Neil Gaiman: Neverwhere

Gaiman manages to span the bridge between both his novels and stories for children and for adults. There’s the rich imagination always found in his shorter fiction coupled with his often somewhat darker side, although Neverwhere is much closer to the more mainstream Anansi Boys than say the ultimate darkfest that’s American Gods. As you would expect, the book is full of memorable characters. Take for example Mr Crump and Mr Valdemar, a double act of vicious killers who always claim their prey. Then there is the enchanting but equally dangerous Velvets, Goth-like temptresses who’ll literally suck the life out of you, and a wealth of enigmatic female characters including protector and protected Hunter and Door. In fact Gaiman succeeds in creating stronger females than males; whilst Crump and Valdemar are fun they are simply the stuff of nightmare – the girls are far more rounded and he’s content to get more mileage out of them.

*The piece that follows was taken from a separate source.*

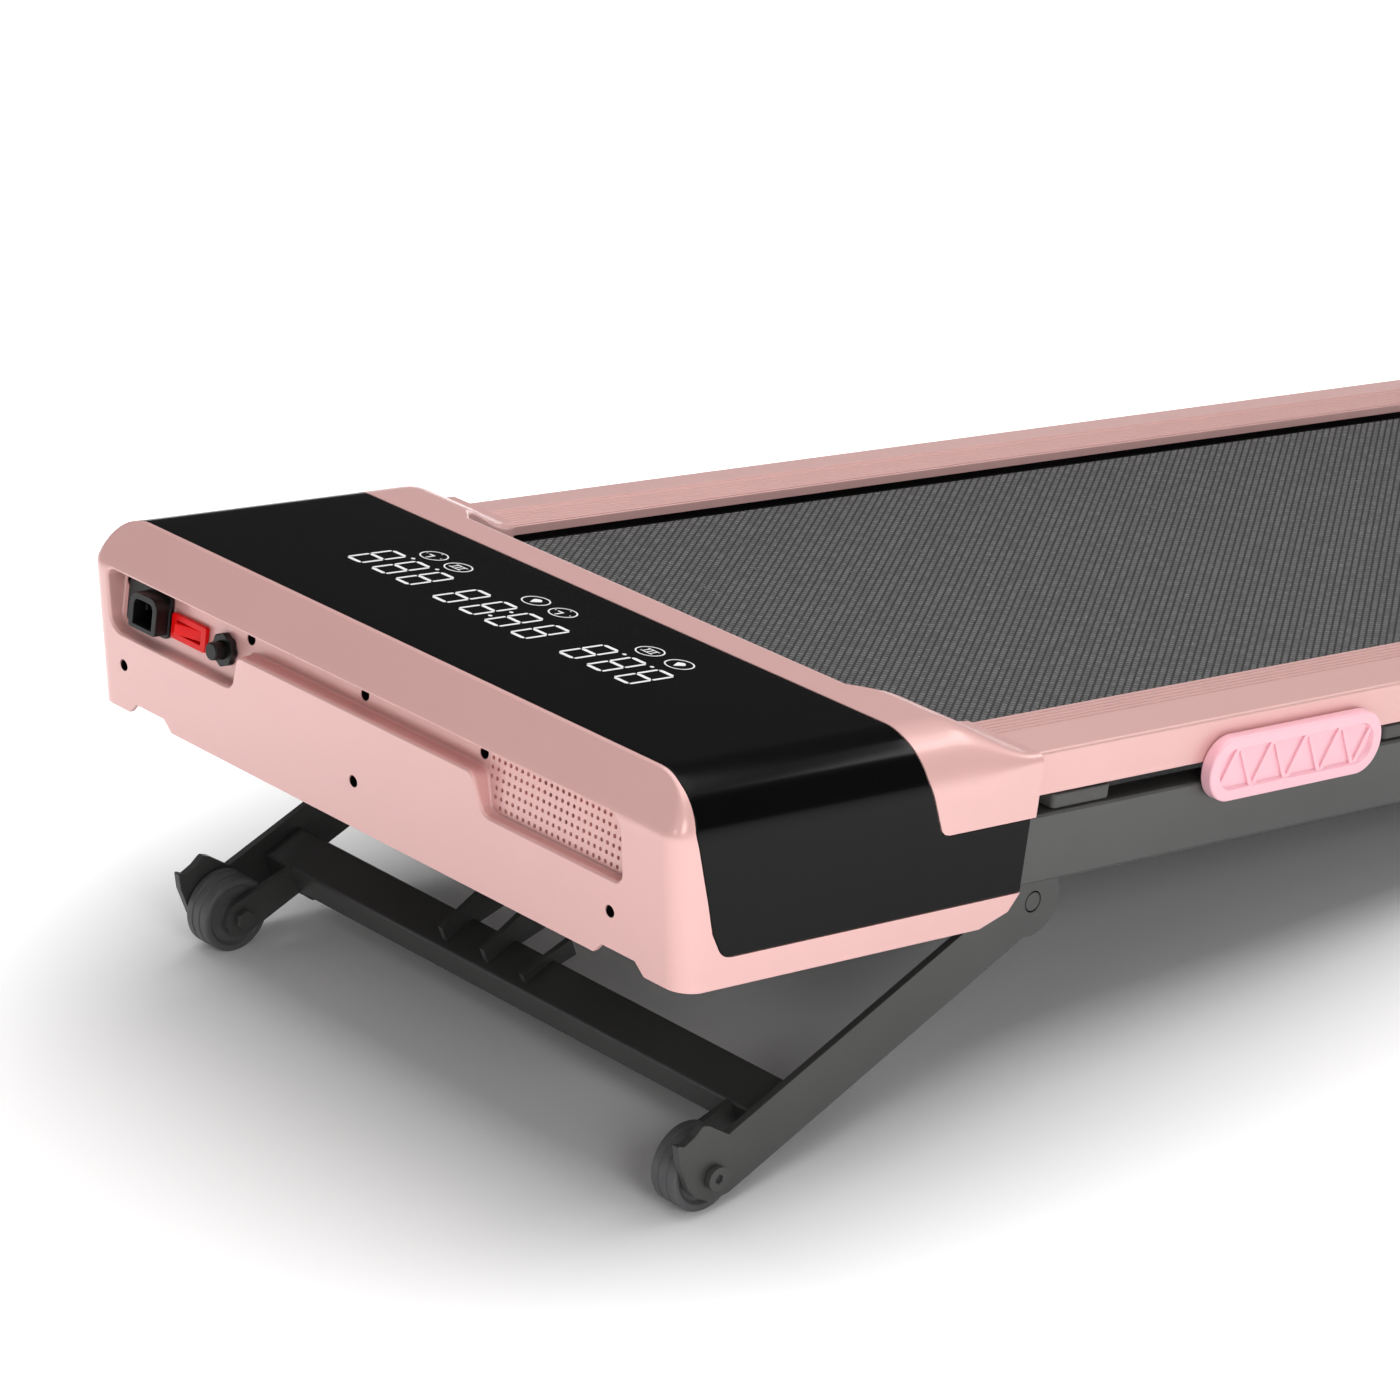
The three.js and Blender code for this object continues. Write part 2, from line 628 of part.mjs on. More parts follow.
function legCrossbar() {
  const { front, rear, top, bottom } = CROSSBAR;
  const reach = ARM.inner - GAP;
  const bar = prism("x", outline(legCorners([[rear, bottom, 2], [front, bottom, 2], [front, top, 2], [rear, top, 2]])), -reach, reach);
  const ear = outline(
    legCorners([
      [front - 6, top - 2],
      [LIFT.pinAlong - 14, top - 12, 10],
      [LIFT.pinAlong - 14, LIFT.pinUp + 13, 12],
      [LIFT.pinAlong + 14, LIFT.pinUp + 13],
      [front - 6, top + 10],
    ]),
  );
  const ears = [LIFT.x - 21, LIFT.x + 17].map((x) =>
    prism("x", ear, x, x + 4, [circle(...LIFT_PIN.toArray(), 5 + GAP)]),
  );
  const rib = prism("x", outline(legCorners([[front - 6, top - 2], [176, top - 8], [176, top + 4], [front - 6, top + 6]])), 14, 18);
  const [y, z] = WHEEL_AXLE.toArray();
  const fork = cut(
    joined(
      prism("x", outline(legCorners([[front - 8, top - 1], [LEG.length, 12], [LEG.length, -12], [front - 8, bottom + 1]])), 196, 200),
      disc("x", y, z, 12, 196, 200),
    ),
    disc("x", y, z, WHEEL.bolt + GAP, 190, 210),
  );
  return joined(bar, ...ears, rib, fork, mirrored(fork));
}

function wheelBolt() {
  const [y, z] = WHEEL_AXLE.toArray();
  const bolt = joined(
    disc("x", y, z, WHEEL.bolt, 192, 229),
    disc("x", y, z, 7.4, ARM.outer + GAP, 232.6, 20),
    disc("x", y, z, 6.6, 191.5, 195.6, 6),
  );
  return cut(bolt, disc("x", y, z, 2.9, 230.4, 240, 6));
}

function legWheel() {
  const [y, z] = WHEEL_AXLE.toArray();
  const section = [
    [WHEEL.bore, -10],
    [18, -10],
    [18.5, -8],
    [WHEEL.radius - 2.5, -8],
    [WHEEL.radius - 2, -10],
    [WHEEL.radius - 0.8, -10],
    [WHEEL.radius, -9],
    [WHEEL.radius, 9],
    [WHEEL.radius - 0.8, 10],
    [WHEEL.bore, 10],
    [WHEEL.bore, -10],
  ].map(([r, t]) => new THREE.Vector2(r, t));
  const turned = new THREE.LatheGeometry(section, 40).rotateZ(Math.PI / 2);
  return toSolid(turned).translate([(WHEEL.inner + WHEEL.outer) / 2, y, z]);
}

placePair("leg_arm", legArm(), GREY_STEEL);
place("leg_crossbar", legCrossbar(), GREY_STEEL);
placePair(
  "leg_foot_pad",
  prism(
    "x",
    outline(legCorners([[190, CROSSBAR.bottom - GAP], [220, CROSSBAR.bottom - GAP], [216, CROSSBAR.bottom - 9, 4], [194, CROSSBAR.bottom - 9, 4]])),
    192,
    220,
  ),
  RUBBER,
);
placePair("wheel_bolt", wheelBolt(), ZINC_STEEL);
placePair("leg_wheel", legWheel(), WHEEL_PLASTIC);

// ---- lift actuator: a geared screw drive from the deck to the ears on the crossbar ----
const LIFT_BASE = new THREE.Vector2(LIFT.deckY, LIFT.deckZ);
const LIFT_LENGTH = LIFT_PIN.distanceTo(LIFT_BASE);
const LIFT_ANGLE = LIFT_PIN.clone().sub(LIFT_BASE).angle();

// Turns a solid drawn along +y from the origin into the actuator's place.
const alongLift = (solid) =>
  solid.rotate([THREE.MathUtils.radToDeg(LIFT_ANGLE), 0, 0]).translate([LIFT.x, LIFT.deckY, LIFT.deckZ]);

function liftMotor() {
  const barrel = disc("y", 0, 0, LIFT.tube, 18, 108, 20);
  const gearbox = block(-14, 50, 18, 44, -15, 15, 3);
  const motor = disc("y", 36, 0, 13, 40, 96, 20);
  const eye = disc("x", 0, 0, 10, -8, 8, 20);
  const neck = block(-8, 8, 0, 20, -8, 8);
  return cut(
    joined(barrel, gearbox, motor, eye, neck),
    disc("x", 0, 0, 5 + GAP, -20, 20, 20),
    disc("y", 0, 0, LIFT.rod + GAP, 30, 120, 20),
  );
}

function liftRod() {
  const rod = disc("y", 0, 0, LIFT.rod, 76, LIFT_LENGTH - 6, 20);
  const eye = disc("x", LIFT_LENGTH, 0, 13, -15, 15, 24);
  return cut(joined(rod, eye), disc("x", LIFT_LENGTH, 0, 7.2, -20, 20, 24));
}

function liftHanger() {
  const [y, z] = LIFT_BASE.toArray();
  const ear = (x) => prism("x", outline([[y - 11, 110], [y - 11, z - 11, 10], [y + 11, z - 11, 10], [y + 11, 110]]), x, x + 4);
  const plate = block(LIFT.x - 24, LIFT.x + 24, y - 11, y + 11, 106, 110);
  const pin = disc("x", y, z, 5, LIFT.x - 13, LIFT.x + 13, 20);
  return joined(ear(LIFT.x - 14), ear(LIFT.x + 10), plate, pin);
}

place("lift_motor", alongLift(liftMotor()), BLACK_PLASTIC);
place("lift_rod", alongLift(liftRod()), ZINC_STEEL);
place("lift_hanger", liftHanger(), GREY_STEEL);

// ---- stance ----
// The incline that sets both the wheels and the rear feet on the floor.
const footDrop = new THREE.Vector2(REAR_FOOT.y, REAR_FOOT.bottom).sub(WHEEL_AXLE);
const INCLINE = Math.asin(WHEEL.radius / footDrop.length()) + footDrop.angle();
placePair("rear_foot", rearFoot(INCLINE), RUBBER);

deck.rotation.x = -INCLINE;
treadmill.updateMatrixWorld(true);
const box = new THREE.Box3().setFromObject(treadmill, true);
deck.position.set(0, -(box.min.y + box.max.y) / 2, -box.min.z);

export default treadmill;
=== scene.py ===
"""Visual model of an under-desk walking-pad treadmill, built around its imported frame.

Shapes are drawn in the deck's own axes, in millimetres: x across the belt, y from the motor hood to the
tail, z up from the hood's lower edge. DeckFrame places them in the row frame, which is in metres.
"""

import json
import logging
import math
from collections.abc import Iterable, Sequence
from dataclasses import dataclass
from enum import Enum

import bmesh
import bpy
from mathutils import Matrix, Vector


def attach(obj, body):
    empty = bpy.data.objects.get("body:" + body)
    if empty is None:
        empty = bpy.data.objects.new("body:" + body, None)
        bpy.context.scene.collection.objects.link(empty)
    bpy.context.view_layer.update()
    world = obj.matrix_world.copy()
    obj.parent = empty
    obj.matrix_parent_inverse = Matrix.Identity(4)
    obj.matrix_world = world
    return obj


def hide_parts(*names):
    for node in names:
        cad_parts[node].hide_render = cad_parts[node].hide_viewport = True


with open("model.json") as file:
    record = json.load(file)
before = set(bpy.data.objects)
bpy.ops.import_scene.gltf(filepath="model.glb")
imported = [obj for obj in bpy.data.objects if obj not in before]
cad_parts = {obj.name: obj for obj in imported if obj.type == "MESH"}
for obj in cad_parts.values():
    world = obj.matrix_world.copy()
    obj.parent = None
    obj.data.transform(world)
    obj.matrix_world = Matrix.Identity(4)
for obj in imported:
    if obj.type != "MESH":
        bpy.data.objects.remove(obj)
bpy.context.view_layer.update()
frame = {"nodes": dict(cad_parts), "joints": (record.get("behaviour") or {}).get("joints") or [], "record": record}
LOG = logging.getLogger("treadmill")
MM = 0.001
SIDES = {"left": 1, "right": -1}
Point2 = tuple[float, float]


# ---- frames -------------------------------------------------------------------------------------


def joint_place(name: str) -> Vector:
    """Gives the point on a joint's axis.

    Args:
        name: The joint's name.

    Returns:
        The point in the row frame, in metres.
    """
    return Vector(next(joint["pos_m"] for joint in frame["joints"] if joint["name"] == name))


@dataclass(frozen=True)
class DeckFrame:
    """Where the deck's millimetres lie in the row frame.

    Attributes:
        roller_y: Distance of the front roller's axis from the hood's front lower edge.
        roller_z: Height of that axis over the hood's lower edge.
    """

    roller_y: float = 215.0
    roller_z: float = 64.3

    @property
    def incline(self) -> float:
        """Slope of the deck, in radians, positive with the hood raised."""
        run = joint_place("rear_roller_spin") - joint_place("front_roller_spin")
        return math.atan2(-run.z, run.y)

    @property
    def matrix(self) -> Matrix:
        """Matrix from deck millimetres to row metres."""
        turn = Matrix.Rotation(-self.incline, 4, "X") @ Matrix.Scale(MM, 4)
        roller = turn @ Vector((0, self.roller_y, self.roller_z))
        return Matrix.Translation(joint_place("front_roller_spin") - roller) @ turn

    def point(self, place: Vector) -> Vector:
        """Turns a point of the row frame into deck millimetres."""
        return self.matrix.inverted() @ place

    def box(self, node: str) -> tuple[Vector, Vector]:
        """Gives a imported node's box in the deck's axes.

        Args:
            node: The node's name.

        Returns:
            The lowest and the highest corner, in millimetres.
        """
        inverse = self.matrix.inverted()
        points = [inverse @ vertex.co for vertex in frame["nodes"][node].data.vertices]
        low, high = (Vector([pick(p[i] for p in points) for i in range(3)]) for pick in (min, max))
        return low, high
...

Gaiman also creates vividly memorable situations; the shifting market in this mirror world, the gap (“mind the gap” comes the familiar warning at underground stations, although this is a gap that really bites), the king and his courtiers living on a tube carriage, a bridge where those who cross risk their lives and, in the best storytelling tradition, Mayhew’s own particular initiation through a deathly task that no-one has ever completed before…

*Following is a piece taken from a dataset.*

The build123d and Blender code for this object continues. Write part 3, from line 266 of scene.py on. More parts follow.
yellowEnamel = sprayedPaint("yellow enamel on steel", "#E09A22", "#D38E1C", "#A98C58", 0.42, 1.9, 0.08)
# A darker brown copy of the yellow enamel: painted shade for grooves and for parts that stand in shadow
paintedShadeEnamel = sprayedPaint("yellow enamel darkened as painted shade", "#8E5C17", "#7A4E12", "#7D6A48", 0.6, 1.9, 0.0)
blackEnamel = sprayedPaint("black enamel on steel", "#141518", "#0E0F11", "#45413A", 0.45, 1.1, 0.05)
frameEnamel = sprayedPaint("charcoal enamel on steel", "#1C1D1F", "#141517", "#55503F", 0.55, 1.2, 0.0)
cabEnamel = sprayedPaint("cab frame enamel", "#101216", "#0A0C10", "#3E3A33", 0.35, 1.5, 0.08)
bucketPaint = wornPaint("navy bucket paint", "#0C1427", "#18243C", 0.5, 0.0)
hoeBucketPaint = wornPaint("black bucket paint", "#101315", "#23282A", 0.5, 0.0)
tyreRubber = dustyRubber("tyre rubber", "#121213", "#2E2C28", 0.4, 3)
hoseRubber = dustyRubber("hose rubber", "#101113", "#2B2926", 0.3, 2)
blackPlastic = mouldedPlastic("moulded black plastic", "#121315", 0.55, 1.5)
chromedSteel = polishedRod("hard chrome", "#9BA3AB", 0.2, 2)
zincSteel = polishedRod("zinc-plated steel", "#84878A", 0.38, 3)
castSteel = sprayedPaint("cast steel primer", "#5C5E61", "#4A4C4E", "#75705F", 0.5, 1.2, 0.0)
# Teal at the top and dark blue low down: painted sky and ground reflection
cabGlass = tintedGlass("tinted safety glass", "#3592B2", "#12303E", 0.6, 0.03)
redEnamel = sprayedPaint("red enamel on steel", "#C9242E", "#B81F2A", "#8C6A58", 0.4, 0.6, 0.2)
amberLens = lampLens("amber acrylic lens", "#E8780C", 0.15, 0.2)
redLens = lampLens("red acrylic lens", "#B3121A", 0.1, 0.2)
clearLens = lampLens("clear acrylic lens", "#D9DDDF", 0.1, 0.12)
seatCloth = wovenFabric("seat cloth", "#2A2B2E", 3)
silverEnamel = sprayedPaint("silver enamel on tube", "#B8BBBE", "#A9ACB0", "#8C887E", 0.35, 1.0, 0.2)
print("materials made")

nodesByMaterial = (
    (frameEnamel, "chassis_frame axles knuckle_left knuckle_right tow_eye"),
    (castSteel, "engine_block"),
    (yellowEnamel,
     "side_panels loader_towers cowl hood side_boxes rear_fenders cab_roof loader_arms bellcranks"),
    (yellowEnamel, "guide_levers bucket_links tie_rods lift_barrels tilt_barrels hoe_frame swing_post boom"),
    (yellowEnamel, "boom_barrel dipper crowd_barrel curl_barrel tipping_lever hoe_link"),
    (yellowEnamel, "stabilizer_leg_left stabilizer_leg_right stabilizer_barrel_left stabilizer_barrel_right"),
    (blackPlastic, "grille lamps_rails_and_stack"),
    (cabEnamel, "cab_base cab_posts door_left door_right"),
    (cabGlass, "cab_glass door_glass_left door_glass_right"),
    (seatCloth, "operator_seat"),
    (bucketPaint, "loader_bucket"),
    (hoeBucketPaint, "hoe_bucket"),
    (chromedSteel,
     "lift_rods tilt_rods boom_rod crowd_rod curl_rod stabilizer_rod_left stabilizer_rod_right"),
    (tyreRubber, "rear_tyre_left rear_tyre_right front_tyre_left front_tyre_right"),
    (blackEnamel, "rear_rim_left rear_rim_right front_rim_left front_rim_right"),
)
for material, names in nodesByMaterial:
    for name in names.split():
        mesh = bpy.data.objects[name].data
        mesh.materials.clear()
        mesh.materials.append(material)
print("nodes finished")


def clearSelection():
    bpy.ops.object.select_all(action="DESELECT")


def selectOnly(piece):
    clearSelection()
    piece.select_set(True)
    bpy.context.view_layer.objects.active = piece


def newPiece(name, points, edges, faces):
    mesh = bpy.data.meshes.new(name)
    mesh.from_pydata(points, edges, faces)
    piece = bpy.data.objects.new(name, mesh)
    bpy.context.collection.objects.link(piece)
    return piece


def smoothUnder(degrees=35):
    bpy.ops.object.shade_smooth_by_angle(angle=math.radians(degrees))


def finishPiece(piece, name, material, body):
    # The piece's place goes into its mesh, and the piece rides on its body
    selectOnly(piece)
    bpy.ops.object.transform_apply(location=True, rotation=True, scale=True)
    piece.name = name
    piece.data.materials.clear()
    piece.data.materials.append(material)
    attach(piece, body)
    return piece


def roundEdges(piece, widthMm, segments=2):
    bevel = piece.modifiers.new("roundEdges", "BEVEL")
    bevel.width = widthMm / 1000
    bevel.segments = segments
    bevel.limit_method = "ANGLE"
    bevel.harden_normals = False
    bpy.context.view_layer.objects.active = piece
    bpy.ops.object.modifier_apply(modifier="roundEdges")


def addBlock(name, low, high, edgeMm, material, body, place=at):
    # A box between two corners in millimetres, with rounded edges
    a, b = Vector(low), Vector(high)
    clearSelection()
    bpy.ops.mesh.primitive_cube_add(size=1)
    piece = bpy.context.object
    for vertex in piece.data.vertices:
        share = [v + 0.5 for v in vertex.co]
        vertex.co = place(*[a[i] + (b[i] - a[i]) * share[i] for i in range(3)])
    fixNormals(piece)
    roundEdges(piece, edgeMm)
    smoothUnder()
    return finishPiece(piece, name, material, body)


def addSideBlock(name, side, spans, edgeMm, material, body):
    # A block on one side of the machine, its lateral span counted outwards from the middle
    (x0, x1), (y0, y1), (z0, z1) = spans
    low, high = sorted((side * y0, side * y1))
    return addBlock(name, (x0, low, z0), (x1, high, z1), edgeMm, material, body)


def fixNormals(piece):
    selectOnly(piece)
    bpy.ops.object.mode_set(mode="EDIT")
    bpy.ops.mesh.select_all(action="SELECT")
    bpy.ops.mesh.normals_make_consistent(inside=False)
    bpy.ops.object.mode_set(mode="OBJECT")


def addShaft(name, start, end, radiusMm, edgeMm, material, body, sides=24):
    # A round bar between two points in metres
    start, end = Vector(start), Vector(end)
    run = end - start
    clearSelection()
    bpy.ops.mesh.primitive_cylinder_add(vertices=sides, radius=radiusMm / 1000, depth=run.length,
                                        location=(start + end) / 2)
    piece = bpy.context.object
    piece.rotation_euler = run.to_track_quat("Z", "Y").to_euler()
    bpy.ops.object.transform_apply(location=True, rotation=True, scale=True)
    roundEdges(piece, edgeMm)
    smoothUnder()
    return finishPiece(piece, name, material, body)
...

So as I’ve said, I enjoyed it very much, and probably the only thing that irked me was Gaiman’s insistence on pleasing an international audience, so London’s inhabitants shop in stores and he feels compelled to explain the most obvious of London’s landmarks, for example Oxford Street. But I forgive him, and I also admire him for not falling into the sequel trap, where lesser authors would have easily wallowed in an entire Neverwhere series.

This is my favourite Gaiman book.

And I agree about the sequel bit!

gautami tripathy    Saturday November 8, 2008   

I loved this book also. I thought his prose beautiful, his imagination fantastic, and the humor in all the darkness was just the right touch.

Framed    Sunday November 9, 2008   

I was going to give Gaiman a rest for a while, although your comments have inspired me to read some more!

The Book Tower    Tuesday November 11, 2008   

I took this with me to London, and liked reading it while riding the tube around and recognizing all the station names. While Gaiman didn’t do sequels to it, it has had multiple iterations, some of them better than others. Original BBC version, prose novel version, comic-book series version, and at one point at least there was talk of a movie, with higher production values than the pretty rudimentary BBC series.

Girl Detective    Tuesday November 11, 2008   

If this was your introduction to London then it was a great one!

I did hear of the film version, and according to the IMDb it’s slated for release next year – although they give no indication of who’s making it.

The Book Tower    Tuesday November 11, 2008   

I think I’m in the minority here, but I wasn’t that impressed by Gaiman’s Neverwhere (ducks for cover).

One thing I found challenging (ironically) was the simplicity of the text: this is not adult fiction, rather it is adolescent fiction. The language is simply too simplistic, tepidly too tepid, and, well, just kind of weak. For an underworld that is set in the sewers under a major city, there is no detail, no texture, and frankly, no stink. There is nothing in the language to suggest that lurking beneath a city is visceral, smelly, and dark.

Another point of challenge for me: the protagonist’s former, pre-underground life is outrageously unbelievable: flat, vague, and descriptionless (and not even done so for irony’s sake either). He is not a convincing character at all since he has nothing at risk, no flesh and bone to his sketch.

Please do not misunderstand me — I really, really do want to like Neverwhere and Gaiman’s vision, but for a “fantasy” novel, this is a somewhat dull and lackluster juvenile fiction without any of the imagination and spark of youth.

solargun    Sunday November 16, 2008   

Okay. I disagree in that I did find the alternative world sketched out very well. I agree though in that Gaiman can’t do “ordinary” in a particularly inspired way, and the ordinary world in this is similarly cliched to the one depicted in Anansi Boys. But if Gaiman can’t do ordinary particularly convincingly, he is good at blurring the edges between the commonplace and fantastic. Perhaps he does this best in American Gods. He does it too in The Graveyard Book.